"Cidadania Impura" é um espaço de opinião semanal assinado pelo escritor Valter Hugo Mãe
Alguém me disse que o Itamar tinha editado seu livro e eu reparei em como ele era tímido. Estávamos na Bahia, a Simone Paulino e o Abdellah Taïa a brincar na felicidade, e eu fui comprar o livro do Itamar porque me impressionou seu jeito. Alguém disse que ele era ali mesmo da Bahia. Não soube mais nada. O livro chamava-se "Torto Arado". Pedi que mo assinasse. Quando comecei a ler, os seus prémios foram chovendo e eu entendi perfeitamente a razão.

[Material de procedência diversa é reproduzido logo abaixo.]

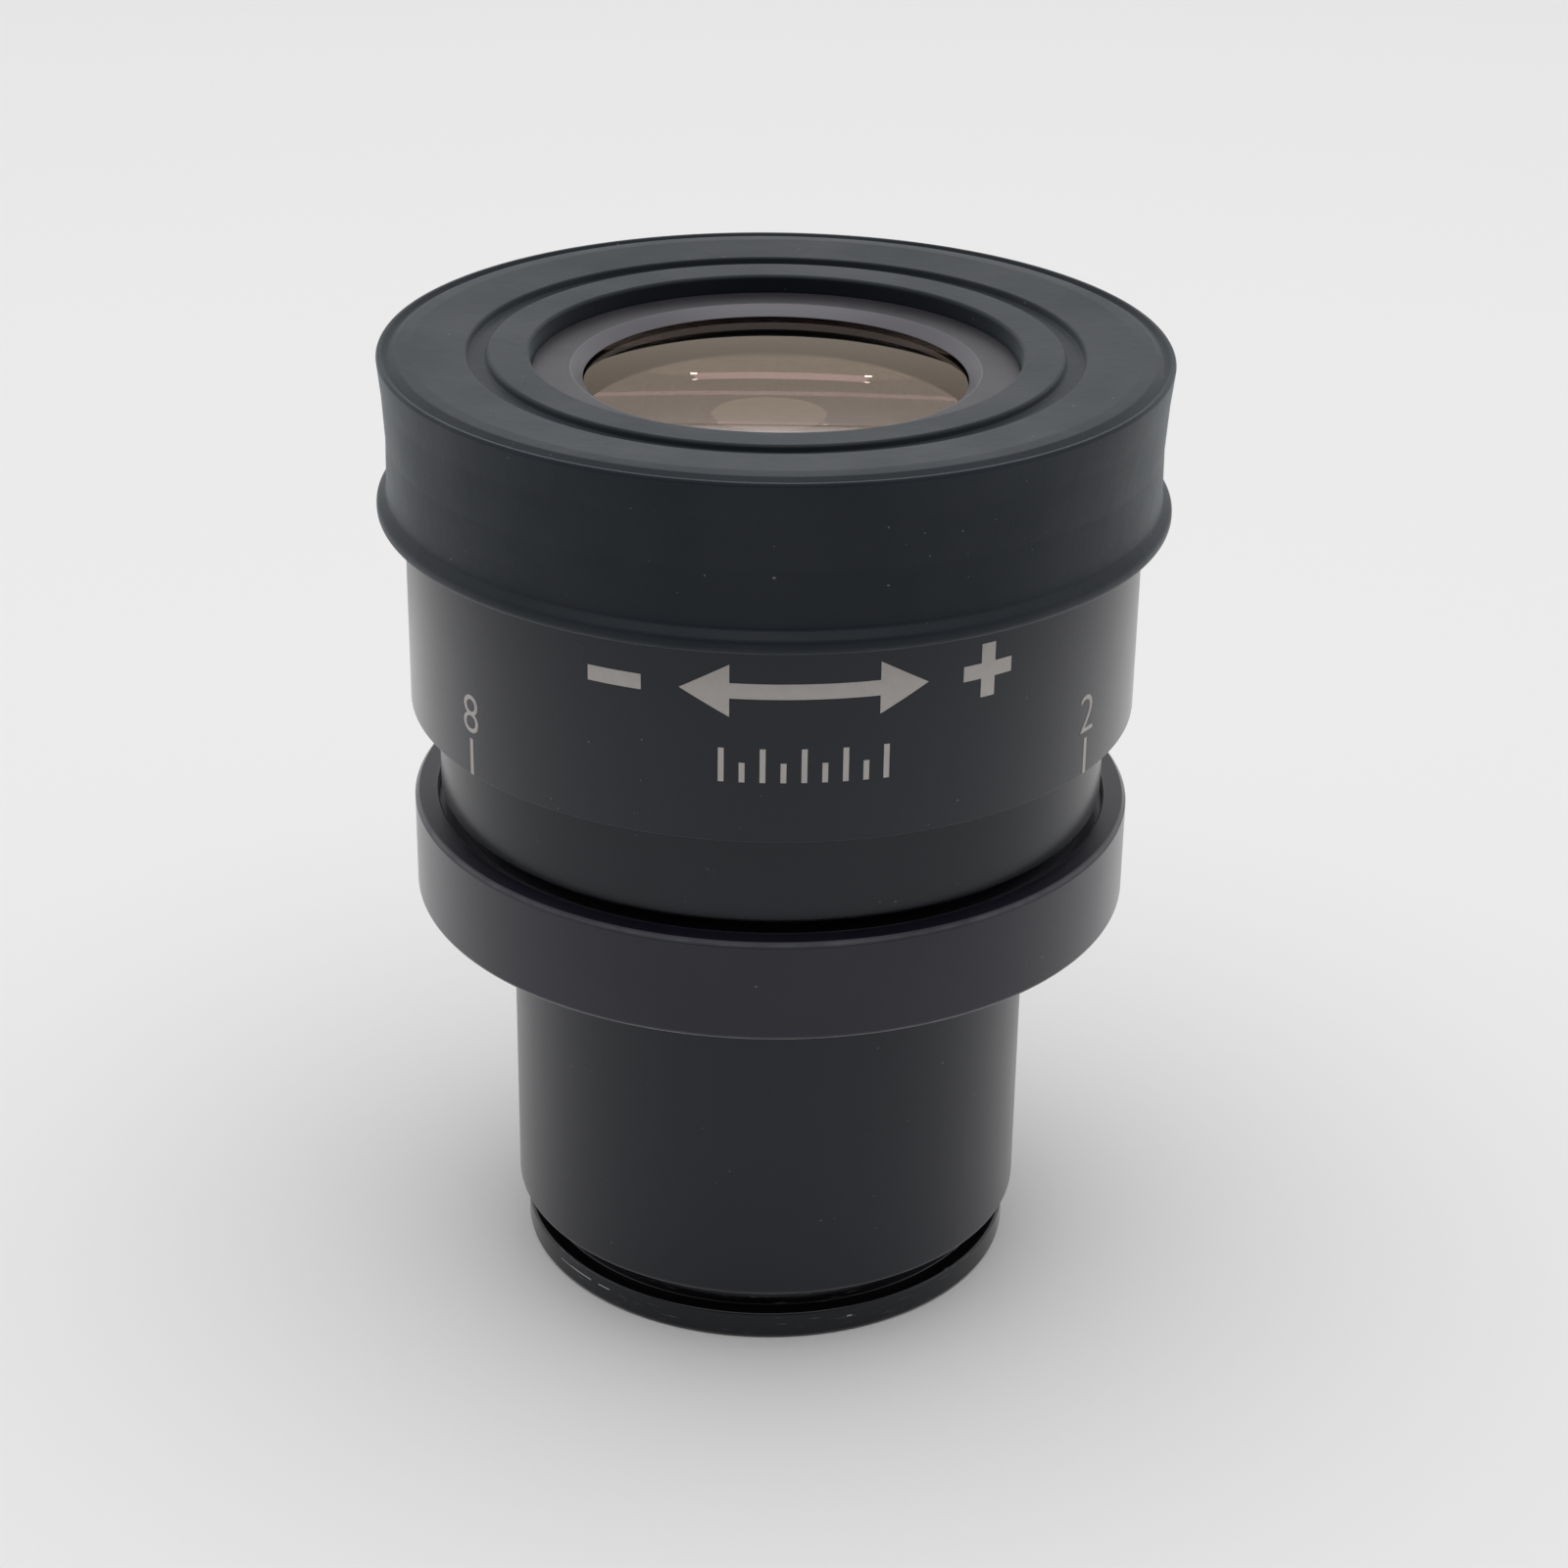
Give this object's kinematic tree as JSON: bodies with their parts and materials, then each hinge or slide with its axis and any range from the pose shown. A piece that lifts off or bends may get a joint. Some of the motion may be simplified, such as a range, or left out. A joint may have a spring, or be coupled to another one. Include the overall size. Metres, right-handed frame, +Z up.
{
  "type": "microscope eyepiece",
  "caption": "Wide-field microscope eyepiece with a plain push-in barrel, a flanged collar, a turning dioptre ring and a rubber eyecup folded down over it.",
  "frame": {"origin": "centre of the lower end, on the optical axis", "axes": "+Z up along the optical axis towards the eye, -Y towards the side of the dioptre ring with the plus and minus marks, +X to the right of that side"},
  "size_m": [0.0442, 0.0442, 0.0553],
  "materials": {
    "gloss_black": "gloss black lacquer",
    "matte_black": "matte black, anti-reflection",
    "black_anodised": "satin black, fine grain",
    "bezel_grey": "satin grey anodised",
    "steel": "plain",
    "brass": "machined",
    "lens_glass": "polished, coated",
    "coated_glass": "polished, warm anti-reflection coating",
    "rubber": "matte moulded rubber"
  },
  "bodies": {
    "body": {"mount_frame": "gloss_black", "field_stop": "matte_black", "stop_retainer": "matte_black", "barrel_tube": "black_anodised", "collar": "black_anodised", "lower_sleeve": "black_anodised"},
    "optics": {"lens_cell": "matte_black", "guide_pin": "steel", "field_flint": "lens_glass", "field_crown": "lens_glass", "middle_lens": "lens_glass", "eye_lens": "coated_glass", "field_retainer": "matte_black", "lower_spacer": "matte_black", "upper_spacer": "matte_black", "bezel_ring": "bezel_grey"},
    "dioptre": {"helicoid_ring": "brass", "keeper_ring": "brass", "dioptre_ring": "black_anodised", "scale_screw_1": "steel", "scale_screw_2": "steel", "scale_screw_3": "steel", "eyecup": "rubber"}
  },
  "joints": [
    {"name": "focus_slide", "type": "slide", "parent": "body", "child": "optics", "axis": [0, 0, 1], "range_m": [-0.00251, 0.00251]},
    {"name": "dioptre_turn", "type": "hinge", "parent": "optics", "child": "dioptre", "pos_m": [0, 0, 0.044], "axis": [0, 0, 1], "range_deg": [-150, 150]}
  ],
  "couplings": [
    {"joint": "focus_slide", "follows": "dioptre_turn", "m_per_rad": 0.00095493}
  ]
}
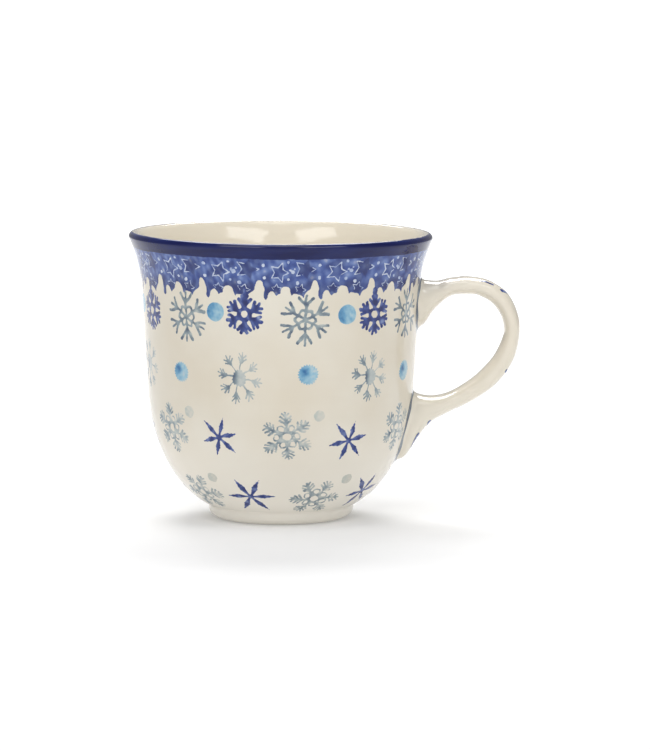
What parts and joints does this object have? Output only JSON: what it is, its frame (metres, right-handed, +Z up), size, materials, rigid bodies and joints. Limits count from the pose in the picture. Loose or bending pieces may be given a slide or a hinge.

Hoje, mais de um milhão de exemplares depois, o Itamar não só é uma evidência na literatura do Mundo, ele é sempre o rapaz bonito que nasceu daquela timidez. Quero dizer, o rapaz de bom gesto, de um cuidado gentil que não se corrompe com o furioso da vida.
Quis a sorte que eu estivesse em São Paulo aquando da apresentação do volume que fecha a sua importante trilogia. "Coração sem medo", lançado na maravilhosa Sala São Paulo, completa o ciclo de heroínas trágicas que Itamar imaginou para denunciar o quanto a negritude ainda garante de terrível. Fui comprar meu exemplar e pegar meu novo autógrafo e outra vez começo a ler com a limpa impressão de abrir os olhos sobre uma verdade que não me quiseram contar. A obra do Itamar, como a de tantos contemporâneos negros do Brasil, é o que não se quis contar nos meios brancos, privilegiados, culpados. O tabu caiu em cima da negritude para que ela fosse só um problema dos outros. Para que ela fosse quase uma intimidade.
Como haveria algo assim de ser reservado à intimidade? A pele não é algo que se adie para anunciar num baile de revelação. E a pele não é cor, é cultura. É identidade.
Vejo no Brasil de hoje uma avidez que a Europa perdeu. Estamos numa distopia que parece não apresentar saída. No Brasil, ao contrário, alguma coisa sempre escapa à promessa do pior. O pior acontece, mas as pessoas reincidem num esforço que se traduz numa arte, numa cultura, que não abdica de reafirmar o esplendor da nascente e a esperança de algum futuro. O Itamar está nessa força. O Itamar é essa força. Fico feliz de constatar isso. Em algum lugar do planeta alguém haveria de insistir no lado bom da humanidade, mesmo que muito em redor o queira abater. Tenho orgulho de poder testemunhar isso.